── RECORDS FOR PROCESSING

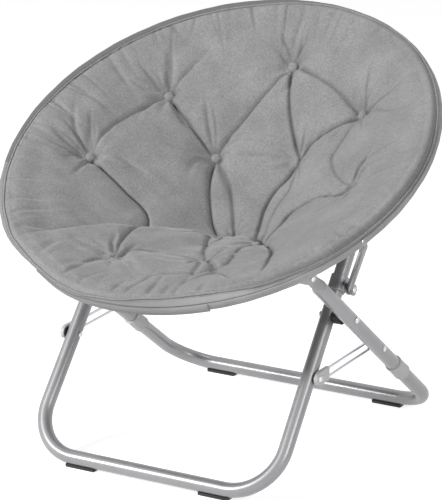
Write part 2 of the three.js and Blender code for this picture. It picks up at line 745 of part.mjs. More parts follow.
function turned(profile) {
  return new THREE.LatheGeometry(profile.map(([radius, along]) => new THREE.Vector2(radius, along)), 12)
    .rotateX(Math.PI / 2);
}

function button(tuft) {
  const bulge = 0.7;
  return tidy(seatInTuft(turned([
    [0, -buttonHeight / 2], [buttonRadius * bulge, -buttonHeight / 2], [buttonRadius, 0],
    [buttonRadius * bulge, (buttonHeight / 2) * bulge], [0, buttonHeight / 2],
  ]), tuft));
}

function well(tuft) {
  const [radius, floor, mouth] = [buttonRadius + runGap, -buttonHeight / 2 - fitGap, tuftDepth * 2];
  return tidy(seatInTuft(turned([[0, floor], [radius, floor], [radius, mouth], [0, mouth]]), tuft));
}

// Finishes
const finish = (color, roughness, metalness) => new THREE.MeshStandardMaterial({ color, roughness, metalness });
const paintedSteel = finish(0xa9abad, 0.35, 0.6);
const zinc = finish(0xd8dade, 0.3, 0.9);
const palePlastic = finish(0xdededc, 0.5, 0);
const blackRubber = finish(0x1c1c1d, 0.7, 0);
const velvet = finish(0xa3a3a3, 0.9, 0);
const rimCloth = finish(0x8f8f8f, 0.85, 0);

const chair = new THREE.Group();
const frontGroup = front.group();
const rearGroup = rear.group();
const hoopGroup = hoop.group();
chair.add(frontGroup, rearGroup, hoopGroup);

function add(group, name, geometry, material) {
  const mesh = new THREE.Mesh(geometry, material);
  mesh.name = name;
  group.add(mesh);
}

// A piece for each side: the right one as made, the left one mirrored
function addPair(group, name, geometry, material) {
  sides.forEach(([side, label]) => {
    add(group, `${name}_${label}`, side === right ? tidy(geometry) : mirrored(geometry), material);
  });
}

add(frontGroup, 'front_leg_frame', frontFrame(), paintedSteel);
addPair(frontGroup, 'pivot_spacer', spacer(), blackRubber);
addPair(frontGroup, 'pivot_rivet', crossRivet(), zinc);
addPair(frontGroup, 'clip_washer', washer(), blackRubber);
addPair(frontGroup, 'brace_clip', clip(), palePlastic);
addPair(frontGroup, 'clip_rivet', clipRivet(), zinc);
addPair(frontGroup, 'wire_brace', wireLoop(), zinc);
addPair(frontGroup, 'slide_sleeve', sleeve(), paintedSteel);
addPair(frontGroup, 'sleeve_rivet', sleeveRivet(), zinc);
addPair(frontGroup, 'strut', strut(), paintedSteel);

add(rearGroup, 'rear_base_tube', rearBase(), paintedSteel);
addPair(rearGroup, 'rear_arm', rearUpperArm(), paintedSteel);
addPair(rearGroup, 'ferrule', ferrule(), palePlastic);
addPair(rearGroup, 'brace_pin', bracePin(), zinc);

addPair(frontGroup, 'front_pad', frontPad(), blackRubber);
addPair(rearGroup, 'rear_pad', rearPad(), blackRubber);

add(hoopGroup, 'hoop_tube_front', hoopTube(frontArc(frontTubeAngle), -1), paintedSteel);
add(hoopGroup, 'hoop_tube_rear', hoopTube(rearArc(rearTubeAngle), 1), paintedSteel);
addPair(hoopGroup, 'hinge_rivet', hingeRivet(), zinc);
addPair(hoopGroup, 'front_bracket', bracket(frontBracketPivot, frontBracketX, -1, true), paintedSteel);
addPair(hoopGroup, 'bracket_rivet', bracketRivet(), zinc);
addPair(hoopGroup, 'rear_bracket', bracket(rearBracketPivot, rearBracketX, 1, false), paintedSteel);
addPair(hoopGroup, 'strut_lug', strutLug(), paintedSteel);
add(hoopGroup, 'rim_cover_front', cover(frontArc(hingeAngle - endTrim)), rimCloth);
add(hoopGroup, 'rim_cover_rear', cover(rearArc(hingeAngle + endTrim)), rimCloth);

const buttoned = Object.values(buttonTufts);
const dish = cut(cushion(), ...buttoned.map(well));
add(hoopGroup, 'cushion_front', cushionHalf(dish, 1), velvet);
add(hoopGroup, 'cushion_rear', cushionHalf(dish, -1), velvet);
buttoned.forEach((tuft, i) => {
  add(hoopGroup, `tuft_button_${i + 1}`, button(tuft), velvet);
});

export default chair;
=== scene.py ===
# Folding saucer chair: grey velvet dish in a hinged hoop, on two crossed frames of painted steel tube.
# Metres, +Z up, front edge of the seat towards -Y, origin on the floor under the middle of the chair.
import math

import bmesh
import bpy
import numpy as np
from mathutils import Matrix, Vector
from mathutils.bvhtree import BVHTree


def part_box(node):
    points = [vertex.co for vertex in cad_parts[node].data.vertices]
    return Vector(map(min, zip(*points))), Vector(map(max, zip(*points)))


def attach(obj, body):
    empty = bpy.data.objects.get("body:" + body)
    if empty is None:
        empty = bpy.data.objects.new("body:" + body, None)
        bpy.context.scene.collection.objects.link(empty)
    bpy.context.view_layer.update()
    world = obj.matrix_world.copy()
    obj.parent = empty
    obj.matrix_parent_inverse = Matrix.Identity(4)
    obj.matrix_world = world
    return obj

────
── RECORDS FOR PROCESSING

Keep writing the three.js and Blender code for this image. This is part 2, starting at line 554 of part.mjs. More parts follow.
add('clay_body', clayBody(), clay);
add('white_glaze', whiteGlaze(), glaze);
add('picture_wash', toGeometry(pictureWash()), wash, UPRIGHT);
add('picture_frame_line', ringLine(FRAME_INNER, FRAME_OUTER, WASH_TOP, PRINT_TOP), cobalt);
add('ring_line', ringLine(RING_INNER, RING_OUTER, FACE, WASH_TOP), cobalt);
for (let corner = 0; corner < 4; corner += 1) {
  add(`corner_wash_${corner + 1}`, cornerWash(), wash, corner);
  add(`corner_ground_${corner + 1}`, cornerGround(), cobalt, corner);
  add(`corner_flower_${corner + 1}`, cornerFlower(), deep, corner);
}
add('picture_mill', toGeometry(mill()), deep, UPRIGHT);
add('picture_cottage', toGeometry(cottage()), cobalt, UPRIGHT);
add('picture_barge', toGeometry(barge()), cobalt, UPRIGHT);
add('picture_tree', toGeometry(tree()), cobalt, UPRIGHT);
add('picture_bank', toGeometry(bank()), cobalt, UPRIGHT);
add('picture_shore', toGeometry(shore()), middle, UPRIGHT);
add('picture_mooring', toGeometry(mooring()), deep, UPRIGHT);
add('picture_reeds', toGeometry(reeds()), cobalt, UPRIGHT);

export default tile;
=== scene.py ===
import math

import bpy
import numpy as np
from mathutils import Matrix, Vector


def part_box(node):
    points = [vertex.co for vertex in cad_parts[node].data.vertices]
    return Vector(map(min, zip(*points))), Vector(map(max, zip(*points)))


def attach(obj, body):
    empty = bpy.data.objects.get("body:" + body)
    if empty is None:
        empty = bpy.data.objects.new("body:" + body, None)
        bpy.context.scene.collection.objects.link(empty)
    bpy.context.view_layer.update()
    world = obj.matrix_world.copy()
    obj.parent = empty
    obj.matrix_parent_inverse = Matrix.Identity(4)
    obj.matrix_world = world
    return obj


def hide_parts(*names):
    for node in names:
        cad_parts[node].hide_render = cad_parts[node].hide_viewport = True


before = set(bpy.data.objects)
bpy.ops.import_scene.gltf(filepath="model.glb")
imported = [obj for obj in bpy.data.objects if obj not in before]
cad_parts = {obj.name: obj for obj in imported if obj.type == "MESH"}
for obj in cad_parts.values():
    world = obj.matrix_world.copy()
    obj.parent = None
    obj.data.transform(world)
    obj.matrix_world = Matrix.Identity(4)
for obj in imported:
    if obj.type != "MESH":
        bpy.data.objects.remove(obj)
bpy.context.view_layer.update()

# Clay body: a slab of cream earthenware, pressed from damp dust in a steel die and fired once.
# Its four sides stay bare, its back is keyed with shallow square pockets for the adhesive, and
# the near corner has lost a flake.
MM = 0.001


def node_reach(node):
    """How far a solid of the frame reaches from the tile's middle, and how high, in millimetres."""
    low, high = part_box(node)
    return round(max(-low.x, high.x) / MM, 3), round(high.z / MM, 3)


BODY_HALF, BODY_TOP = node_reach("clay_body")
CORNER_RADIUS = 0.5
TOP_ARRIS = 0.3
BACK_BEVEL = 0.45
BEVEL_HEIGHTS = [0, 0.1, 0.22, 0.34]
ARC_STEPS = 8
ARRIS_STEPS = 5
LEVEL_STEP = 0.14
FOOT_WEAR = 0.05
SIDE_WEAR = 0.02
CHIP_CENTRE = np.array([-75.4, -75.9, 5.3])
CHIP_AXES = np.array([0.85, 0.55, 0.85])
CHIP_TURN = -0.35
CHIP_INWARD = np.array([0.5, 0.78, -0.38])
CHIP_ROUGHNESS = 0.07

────

__EXERCISE DETAILS__
Both the line with "Write part 2" and the line with "const rimCloth = finish(0x8f8f8f, 0.85, 0);" belong in the extract, along with every line between them; set down those lines exactly and only.

__SOLUTION TO THIS TASK__
Write part 2 of the three.js and Blender code for this picture. It picks up at line 745 of part.mjs. More parts follow.
function turned(profile) {
  return new THREE.LatheGeometry(profile.map(([radius, along]) => new THREE.Vector2(radius, along)), 12)
    .rotateX(Math.PI / 2);
}

function button(tuft) {
  const bulge = 0.7;
  return tidy(seatInTuft(turned([
    [0, -buttonHeight / 2], [buttonRadius * bulge, -buttonHeight / 2], [buttonRadius, 0],
    [buttonRadius * bulge, (buttonHeight / 2) * bulge], [0, buttonHeight / 2],
  ]), tuft));
}

function well(tuft) {
  const [radius, floor, mouth] = [buttonRadius + runGap, -buttonHeight / 2 - fitGap, tuftDepth * 2];
  return tidy(seatInTuft(turned([[0, floor], [radius, floor], [radius, mouth], [0, mouth]]), tuft));
}

// Finishes
const finish = (color, roughness, metalness) => new THREE.MeshStandardMaterial({ color, roughness, metalness });
const paintedSteel = finish(0xa9abad, 0.35, 0.6);
const zinc = finish(0xd8dade, 0.3, 0.9);
const palePlastic = finish(0xdededc, 0.5, 0);
const blackRubber = finish(0x1c1c1d, 0.7, 0);
const velvet = finish(0xa3a3a3, 0.9, 0);
const rimCloth = finish(0x8f8f8f, 0.85, 0);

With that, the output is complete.